Regardless, it’s not enforceable. Spaces or no spaces, I think standardising so that we don’t also_ have dashes or whatnot is of some value here. I’ve looked through many of the suggested edits, and all the suggestions i saw were sensible and helped standardisation. It also seems to me that all the invalid phone numbers are typos and various mishaps.

4 Likes

Although the vote is in favour of spaces as separators, it is only marginal. I would therefore like to know if those who voted for having no separators would be totally opposed to the bot edit proceeding and formatting with spaces, bearing in mind the above arguments for including spaces.

Bear in mind that this would only apply to numbers without a country code or with other symbols (hyphens, brackets etc.). So it would not change a number if it only meant adding or removing spaces. i.e. feel free to map numbers with a country code and without spaces and they would not be touched by the edit.
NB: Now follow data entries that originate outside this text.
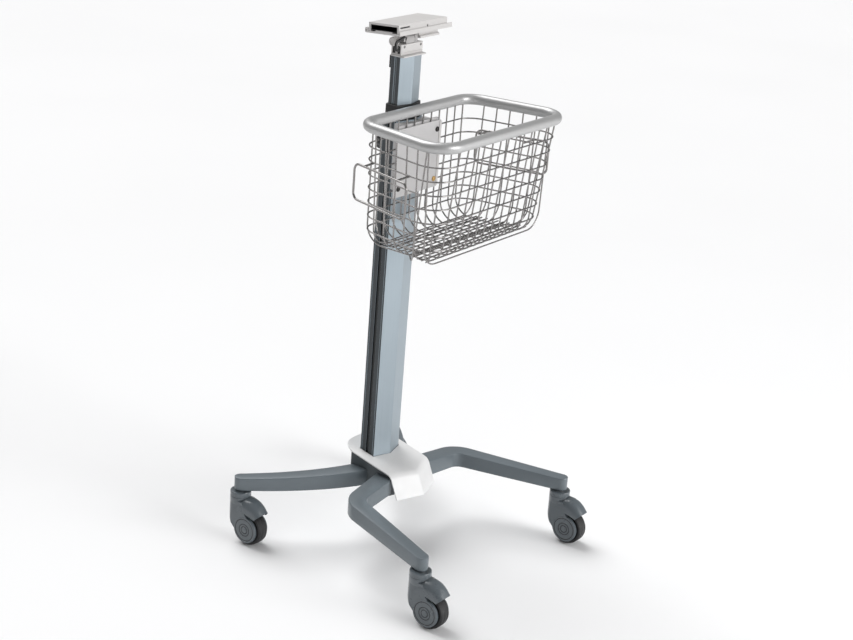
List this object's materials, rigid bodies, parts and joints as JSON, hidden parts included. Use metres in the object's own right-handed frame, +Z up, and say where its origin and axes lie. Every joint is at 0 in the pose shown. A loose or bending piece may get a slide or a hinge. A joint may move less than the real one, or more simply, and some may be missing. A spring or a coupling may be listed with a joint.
{
  "type": "patient monitor roll stand",
  "caption": "Height-adjustable roll stand for a patient monitor: spider base on braked casters, telescoping column, hanging wire basket and a tilting slide-in mounting head",
  "frame": {"origin": "centre of the footprint, on the floor", "axes": "+Z up, the stand's front and its basket face -Y, +X is the right-hand side seen from behind the basket looking along +Y"},
  "size_m": [0.5578, 0.5871, 1.1431],
  "materials": {
    "leg_paint": "semi-gloss",
    "cover_plastic": "satin",
    "column_anodised": "anodised",
    "black_plastic": "matt",
    "bright_steel": "bright",
    "head_paint": "satin",
    "grey_casting": "satin",
    "chrome_wire": "polished",
    "plate_paint": "matt",
    "rim_silver": "satin",
    "fork_plastic": "satin",
    "wheel_plastic": "satin",
    "tyre_rubber": "matt",
    "pedal_plastic": "satin"
  },
  "bodies": {
    "base": {"hub_casting": "leg_paint", "front_leg_left": "leg_paint", "front_leg_right": "leg_paint", "rear_leg_left": "leg_paint", "rear_leg_right": "leg_paint", "base_cover": "cover_plastic", "outer_column": "column_anodised", "column_bush": "black_plastic", "gas_spring_cylinder": "black_plastic", "basket": "chrome_wire", "basket_rim": "rim_silver", "basket_plate": "plate_paint", "basket_bracket": "plate_paint", "plate_screw_1": "bright_steel", "plate_screw_2": "bright_steel", "plate_screw_3": "bright_steel", "plate_screw_4": "bright_steel", "cord_loop_left": "chrome_wire", "cord_loop_right": "chrome_wire", "caster_stem_front_left": "bright_steel", "caster_stem_front_right": "bright_steel", "caster_stem_rear_left": "bright_steel", "caster_stem_rear_right": "bright_steel"},
    "mast": {"mast_tube": "column_anodised", "mast_glide": "black_plastic", "mast_plug": "black_plastic", "gas_spring_rod": "bright_steel", "mast_flange": "head_paint", "cable_clip": "black_plastic"},
    "head_swivel": {"swivel_block": "head_paint", "tilt_yoke": "grey_casting"},
    "seat": {"tilt_cradle": "grey_casting", "tilt_pin": "bright_steel", "under_rail": "head_paint", "seat_base": "head_paint", "slide_channel": "head_paint"},
    "tilt_knob": {"tilt_knob": "grey_casting"},
    "release_lever": {"release_lever": "black_plastic"},
    "lock_knob": {"lock_knob": "black_plastic"},
    "caster_front_left": {"caster_fork_front_left": "fork_plastic", "caster_axle_front_left": "bright_steel"},
    "wheel_front_left": {"caster_wheel_front_left": "wheel_plastic", "caster_tyre_front_left": "tyre_rubber"},
    "pedal_front_left": {"caster_pedal_front_left": "pedal_plastic"},
    "caster_front_right": {"caster_fork_front_right": "fork_plastic", "caster_axle_front_right": "bright_steel"},
    "wheel_front_right": {"caster_wheel_front_right": "wheel_plastic", "caster_tyre_front_right": "tyre_rubber"},
    "pedal_front_right": {"caster_pedal_front_right": "pedal_plastic"},
    "caster_rear_left": {"caster_fork_rear_left": "fork_plastic", "caster_axle_rear_left": "bright_steel"},
    "wheel_rear_left": {"caster_wheel_rear_left": "wheel_plastic", "caster_tyre_rear_left": "tyre_rubber"},
    "pedal_rear_left": {"caster_pedal_rear_left": "pedal_plastic"},
    "caster_rear_right": {"caster_fork_rear_right": "fork_plastic", "caster_axle_rear_right": "bright_steel"},
    "wheel_rear_right": {"caster_wheel_rear_right": "wheel_plastic", "caster_tyre_rear_right": "tyre_rubber"},
    "pedal_rear_right": {"caster_pedal_rear_right": "pedal_plastic"}
  },
  "joints": [
    {"name": "mast_lift", "type": "slide", "parent": "base", "child": "mast", "axis": [0, 0, 1], "range_m": [-0.07, 0.22]},
    {"name": "lock_turn", "type": "hinge", "parent": "base", "child": "lock_knob", "pos_m": [0, 0.0916, 0.88], "axis": [0, 1, 0], "range_deg": [-180, 0]},
    {"name": "head_turn", "type": "hinge", "parent": "mast", "child": "head_swivel", "pos_m": [0, 0.0916, 1.0731], "axis": [0, 0, 1], "range_deg": [-45, 45]},
    {"name": "head_tilt", "type": "hinge", "parent": "head_swivel", "child": "seat", "pos_m": [0, 0.0916, 1.102], "axis": [1, 0, 0], "range_deg": [-15, 15]},
    {"name": "tilt_lock_turn", "type": "hinge", "parent": "seat", "child": "tilt_knob", "pos_m": [0, 0.0916, 1.102], "axis": [-1, 0, 0], "range_deg": [-180, 0]},
    {"name": "release_press", "type": "hinge", "parent": "seat", "child": "release_lever", "pos_m": [-0.028, 0.09231, 1.11147], "axis": [0, 0.9972, -0.075], "range_deg": [0, 18], "stiffness_Nm_per_rad": 0.05},
    {"name": "swivel_front_left", "type": "hinge", "parent": "base", "child": "caster_front_left", "pos_m": [-0.2563, -0.2244, 0.1166], "axis": [0, 0, 1], "continuous": true},
    {"name": "spin_front_left", "type": "hinge", "parent": "caster_front_left", "child": "wheel_front_left", "pos_m": [-0.2563, -0.2564, 0.0375], "axis": [1, 0, 0], "continuous": true},
    {"name": "brake_front_left", "type": "hinge", "parent": "caster_front_left", "child": "pedal_front_left", "pos_m": [-0.2563, -0.2524, 0.084], "axis": [1, 0, 0], "range_deg": [0, 8]},
    {"name": "swivel_front_right", "type": "hinge", "parent": "base", "child": "caster_front_right", "pos_m": [0.2563, -0.2244, 0.1166], "axis": [0, 0, 1], "continuous": true},
    {"name": "spin_front_right", "type": "hinge", "parent": "caster_front_right", "child": "wheel_front_right", "pos_m": [0.2563, -0.2564, 0.0375], "axis": [1, 0, 0], "continuous": true},
    {"name": "brake_front_right", "type": "hinge", "parent": "caster_front_right", "child": "pedal_front_right", "pos_m": [0.2563, -0.2524, 0.084], "axis": [1, 0, 0], "range_deg": [0, 8]},
    {"name": "swivel_rear_left", "type": "hinge", "parent": "base", "child": "caster_rear_left", "pos_m": [-0.2471, 0.2706, 0.1166], "axis": [0, 0, 1], "continuous": true},
    {"name": "spin_rear_left", "type": "hinge", "parent": "caster_rear_left", "child": "wheel_rear_left", "pos_m": [-0.2471, 0.2386, 0.0375], "axis": [1, 0, 0], "continuous": true},
    {"name": "brake_rear_left", "type": "hinge", "parent": "caster_rear_left", "child": "pedal_rear_left", "pos_m": [-0.2471, 0.2426, 0.084], "axis": [1, 0, 0], "range_deg": [0, 8]},
    {"name": "swivel_rear_right", "type": "hinge", "parent": "base", "child": "caster_rear_right", "pos_m": [0.2471, 0.2706, 0.1166], "axis": [0, 0, 1], "continuous": true},
    {"name": "spin_rear_right", "type": "hinge", "parent": "caster_rear_right", "child": "wheel_rear_right", "pos_m": [0.2471, 0.2386, 0.0375], "axis": [1, 0, 0], "continuous": true},
    {"name": "brake_rear_right", "type": "hinge", "parent": "caster_rear_right", "child": "pedal_rear_right", "pos_m": [0.2471, 0.2426, 0.084], "axis": [1, 0, 0], "range_deg": [0, 8]}
  ]
}
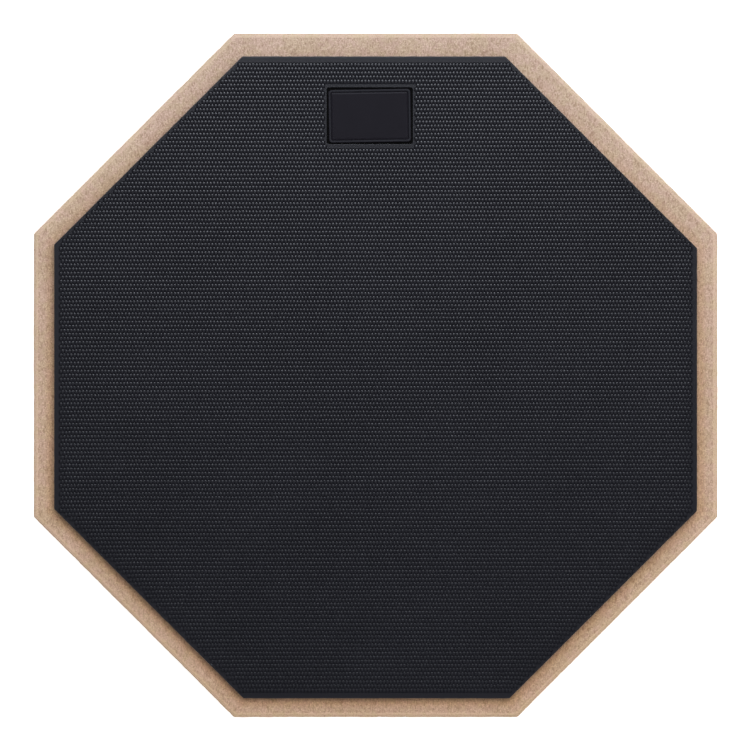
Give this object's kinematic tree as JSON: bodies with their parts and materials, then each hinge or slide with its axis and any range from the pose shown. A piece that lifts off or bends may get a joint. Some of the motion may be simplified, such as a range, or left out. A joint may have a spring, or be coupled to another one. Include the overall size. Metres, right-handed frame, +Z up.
{
  "type": "drum practice pad",
  "caption": "Flat octagonal drum practice pad: textured black rubber playing face on a fibreboard core, with a plain sunk badge and a foam non-slip underside.",
  "frame": {"origin": "on the floor under the middle of the board, at the underside of the base pad", "axes": "+Z up through the playing face, +Y from the middle of the board towards the badge, X and Y square to the board's flats"},
  "size_m": [0.3048, 0.3048, 0.0254],
  "materials": {
    "fibreboard": "unfinished medium-density fibreboard, fine fibres and specks, paler machined edges",
    "playing_rubber": "black moulded rubber with small staggered raised pips, satin",
    "badge_plastic": "black moulded plate with a fine matt grain and a smoother raised rim",
    "base_foam": "black closed-cell foam with a fine cell texture, matt",
    "adhesive": "thin dried contact cement, slightly uneven, amber"
  },
  "bodies": {
    "root": {"board": "fibreboard", "playing_pad": "playing_rubber", "playing_pad_adhesive": "adhesive", "badge": "badge_plastic", "badge_adhesive": "adhesive", "base_pad": "base_foam", "base_pad_adhesive": "adhesive"}
  },
  "joints": []
}
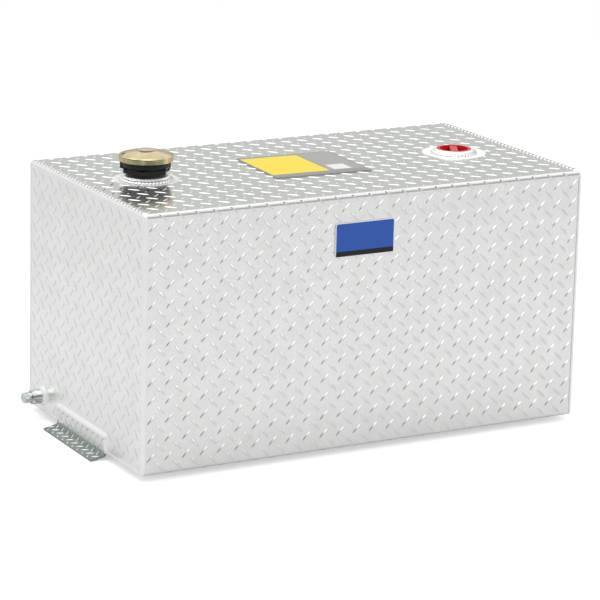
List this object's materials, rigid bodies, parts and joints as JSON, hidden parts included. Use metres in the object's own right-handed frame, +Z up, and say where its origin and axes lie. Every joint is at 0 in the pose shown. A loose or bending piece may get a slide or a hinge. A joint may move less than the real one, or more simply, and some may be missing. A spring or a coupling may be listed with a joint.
{
  "type": "truck bed transfer tank",
  "caption": "Rectangular liquid transfer tank of folded diamond tread aluminium plate, with a screw fill cap, a plugged pump port, a drain fitting and welded foot brackets.",
  "frame": {"origin": "middle of the whole part's base, on the ground under the feet", "axes": "+X along the length, from the end with the drain to the other end; -Y out of the long front face that carries the badge; +Z up"},
  "size_m": [0.9872, 0.4984, 0.5456],
  "materials": {
    "tread_plate": "bright rolled diamond tread plate",
    "end_plate": "bright rolled diamond tread plate",
    "bracket_plate": "tread plate, duller from handling",
    "weld_metal": "rippled weld beads",
    "bung_metal": "turned, satin",
    "inner_plate": "mill finish sheet",
    "neck_plastic": "moulded, satin black",
    "cap_plating": "yellow zinc plating",
    "cap_inside_plastic": "moulded black",
    "seal_rubber": "nitrile rubber",
    "spring_steel": "drawn wire",
    "red_plastic": "moulded red",
    "placard_sheet": "sheet with blank yellow and grey fields",
    "badge_face": "blue field, white border, black band",
    "plug_steel": "zinc plated steel"
  },
  "bodies": {
    "tank": {"tank_wrapper": "tread_plate", "end_panel_left": "end_plate", "end_panel_right": "end_plate", "end_weld_left": "weld_metal", "end_weld_right": "weld_metal", "seam_weld": "weld_metal", "baffle_left": "inner_plate", "baffle_right": "inner_plate", "fill_bung": "bung_metal", "fill_bung_weld": "weld_metal", "filler_neck": "neck_plastic", "pump_bung": "bung_metal", "pump_bung_weld": "weld_metal", "placard": "placard_sheet", "badge": "badge_face", "bracket_left": "bracket_plate", "bracket_right": "bracket_plate", "bracket_weld_left": "weld_metal", "bracket_weld_right": "weld_metal", "drain_coupling": "bung_metal", "drain_coupling_weld": "weld_metal"},
    "cap_seal": {"cap_gasket": "seal_rubber"},
    "cap": {"cap_shell": "cap_plating", "cap_insert": "cap_inside_plastic", "vent_spring": "spring_steel"},
    "breather": {"vent_poppet": "cap_inside_plastic"},
    "red_plug": {"pump_port_plug": "red_plastic"},
    "drain_stopper": {"drain_plug": "plug_steel"}
  },
  "joints": [
    {"name": "cap_lift", "type": "slide", "parent": "tank", "child": "cap_seal", "axis": [0, 0, 1], "range_m": [0, 0.01376]},
    {"name": "cap_twist", "type": "hinge", "parent": "cap_seal", "child": "cap", "pos_m": [-0.32315, 0.0144, 0.52946], "axis": [0, 0, 1], "range_deg": [0, 990]},
    {"name": "vent_lift", "type": "slide", "parent": "cap", "child": "breather", "axis": [0, 0, 1], "range_m": [0, 0.003], "stiffness_N_per_m": 60, "springref_m": -0.003, "deforming": ["vent_spring"]},
    {"name": "pump_plug_pull", "type": "slide", "parent": "tank", "child": "red_plug", "axis": [0, 0, 1], "range_m": [0, 0.04]},
    {"name": "drain_plug_pull", "type": "slide", "parent": "tank", "child": "drain_stopper", "axis": [-1, 0, 0], "range_m": [0, 0.035]}
  ],
  "couplings": [
    {"joint": "cap_lift", "follows": "cap_twist", "m_per_rad": 0.00079577}
  ]
}
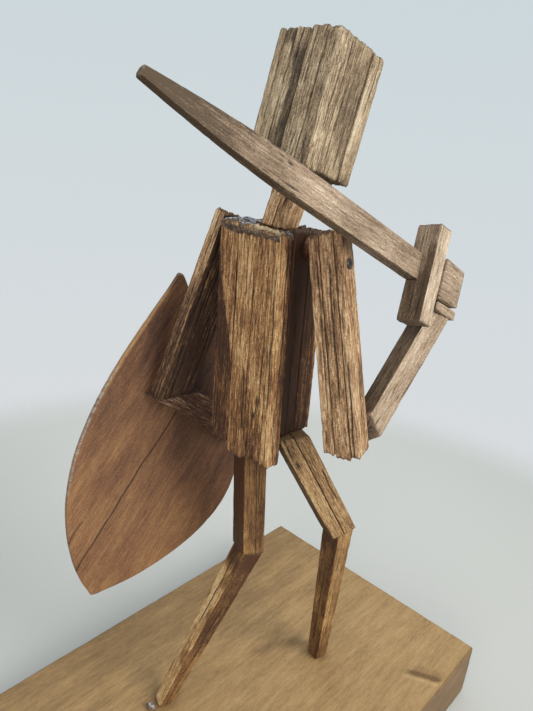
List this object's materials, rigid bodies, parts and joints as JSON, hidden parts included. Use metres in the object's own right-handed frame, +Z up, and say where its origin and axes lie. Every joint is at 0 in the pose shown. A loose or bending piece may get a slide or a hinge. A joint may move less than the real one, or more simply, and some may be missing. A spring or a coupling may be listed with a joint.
{
  "type": "wooden warrior figurine",
  "caption": "Free-standing stick-figure warrior glued from stained split wood, sword raised over the shoulder, leaf-shaped shield on the left arm, on a flat wooden board.",
  "frame": {"origin": "centre of the board's underside, on the surface the figure stands on", "axes": "+Z up; the warrior faces -Y, its own right hand is on the -X side; the board's long side runs along Y"},
  "size_m": [0.089, 0.14, 0.1984],
  "materials": {
    "dried_glue": "dried clear glue with wood dust, glossy",
    "steel": "dull dark brad head",
    "wood_board": "planed softwood board, light brown stain, satin",
    "wood_dark": "split stick, heavy dark stain, matt",
    "wood_mid": "split stick, walnut stain, matt with a waxed sheen",
    "wood_pale": "weathered split stick, thin walnut stain, matt",
    "wood_red": "thin shield wood, red-brown stain, satin"
  },
  "bodies": {
    "root": {"base_board": "wood_board", "forearm_left": "wood_mid", "forearm_right": "wood_pale", "glue_foot_left": "dried_glue", "glue_neck_left": "dried_glue", "glue_neck_right": "dried_glue", "hand_right": "wood_pale", "hand_thumb_strip": "wood_mid", "head_row1_1": "wood_pale", "head_row1_2": "wood_pale", "head_row1_3": "wood_pale", "head_row1_4": "wood_pale", "head_row1_5": "wood_pale", "head_row2_1": "wood_pale", "head_row2_2": "wood_pale", "head_row3_1": "wood_pale", "head_row3_2": "wood_pale", "head_row3_3": "wood_pale", "head_row3_4": "wood_pale", "neck_1": "wood_mid", "neck_2": "wood_mid", "shield": "wood_red", "shin_left": "wood_mid", "shin_right": "wood_mid", "shoulder_brad_head": "steel", "sword_blade": "wood_pale", "sword_guard": "wood_mid", "thigh_left": "wood_dark", "thigh_right_1": "wood_mid", "thigh_right_2": "wood_mid", "torso_back_1": "wood_mid", "torso_back_2": "wood_mid", "torso_back_3": "wood_mid", "torso_back_4": "wood_mid", "torso_front_1": "wood_dark", "torso_front_2": "wood_dark", "torso_front_3": "wood_dark", "torso_middle_1": "wood_dark", "torso_middle_2": "wood_dark", "upper_arm_left_1": "wood_dark", "upper_arm_left_2": "wood_dark", "upper_arm_left_3": "wood_dark", "upper_arm_right_1": "wood_pale", "upper_arm_right_2": "wood_pale", "upper_arm_right_3": "wood_pale"}
  },
  "joints": []
}
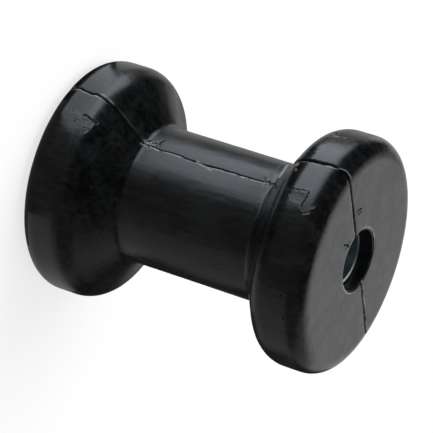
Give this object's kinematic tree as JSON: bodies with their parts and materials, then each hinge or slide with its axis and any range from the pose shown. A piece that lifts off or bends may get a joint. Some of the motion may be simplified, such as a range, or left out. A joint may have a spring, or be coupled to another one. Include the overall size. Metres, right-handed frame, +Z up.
{
  "type": "boat trailer roller",
  "caption": "Black rubber keel roller shaped as a spool, with rounded flanges, conical flanks, a straight waist and a steel-lined shaft bore.",
  "frame": {"origin": "centre of the lower end face, on the axis of the bore", "axes": "+Z up along the roller's axis, which stands on its lower end face; the mould parts in the XZ plane, so the parting line runs down the +X and -X sides; +Y completes the frame"},
  "size_m": [0.0772, 0.0772, 0.1016],
  "materials": {
    "moulded_rubber": "satin black, moulded, with the mould's parting line",
    "plated_steel": "zinc plated, satin, slightly blue"
  },
  "bodies": {
    "root": {"roller_body": "moulded_rubber", "liner_tube": "plated_steel"}
  },
  "joints": []
}
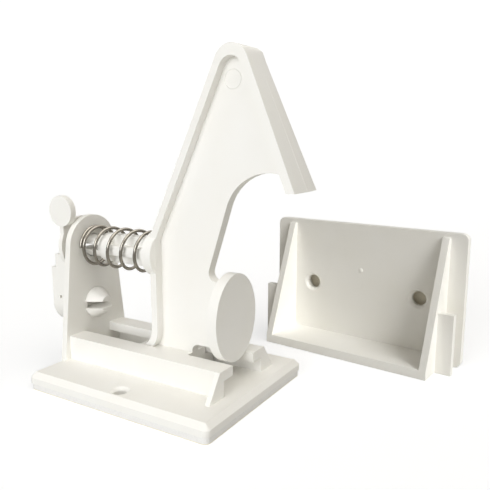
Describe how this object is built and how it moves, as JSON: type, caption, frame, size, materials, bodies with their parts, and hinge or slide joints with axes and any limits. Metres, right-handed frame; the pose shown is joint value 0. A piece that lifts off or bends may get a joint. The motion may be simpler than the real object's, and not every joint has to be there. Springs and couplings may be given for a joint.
{
  "type": "adhesive child-safety cabinet latch",
  "caption": "Child-safety cabinet latch: base with T-slot rails and upright, spring-loaded sliding hook with push pad, lock-off lever, and a separate catch bracket.",
  "frame": {"origin": "centre of the latch base's underside (the adhesive side)", "axes": "+X along the rails, from the upright to the open end with the push pad; +Y from the front rail to the rear rail, towards the catch; +Z away from the mounting surface, up the hook"},
  "size_m": [0.108, 0.0872, 0.0903],
  "materials": {
    "white_moulding": "satin warm-white injection moulding",
    "foam_tape": "white closed-cell foam tape",
    "release_liner": "coated paper release liner",
    "spring_wire": "bright drawn spring wire"
  },
  "bodies": {
    "base": {"base_plate": "white_moulding", "base_foam_pad": "foam_tape", "base_liner": "release_liner", "return_spring": "spring_wire"},
    "hook": {"hook_slider": "white_moulding"},
    "lever": {"lock_lever": "white_moulding"},
    "catch": {"catch_bracket": "white_moulding", "catch_foam_pad": "foam_tape", "catch_liner": "release_liner"}
  },
  "joints": [
    {"name": "hook_slide", "type": "slide", "parent": "base", "child": "hook", "axis": [-1, 0, 0], "range_m": [0, 0.0062], "stiffness_N_per_m": 350, "springref_m": -0.006, "deforming": ["return_spring"]},
    {"name": "lever_swing", "type": "hinge", "parent": "base", "child": "lever", "pos_m": [-0.0305, 0, 0.0196], "axis": [1, 0, 0], "range_deg": [0, 16]},
    {"name": "catch_place", "type": "slide", "parent": "base", "child": "catch", "axis": [0, 1, 0], "range_m": [0, 0.03]}
  ]
}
The current situation of doing nothing does not seem ideal as it pleases no-one.

Amen to that

Personally I’d prefer no separators, but applying proper formatting like you propose is preferable to doing nothing

3 Likes

Thank you, with no further feedback I therefore plan to enable the bot with formatting as proposed.

1 Like

The bot has started its work, leaving only the interesting cases left on the website.

321 invalid numbers, of which 161 have a suggested fix.

How would we best help getting the remaining ones fixed too, the ones the bot cannot fix?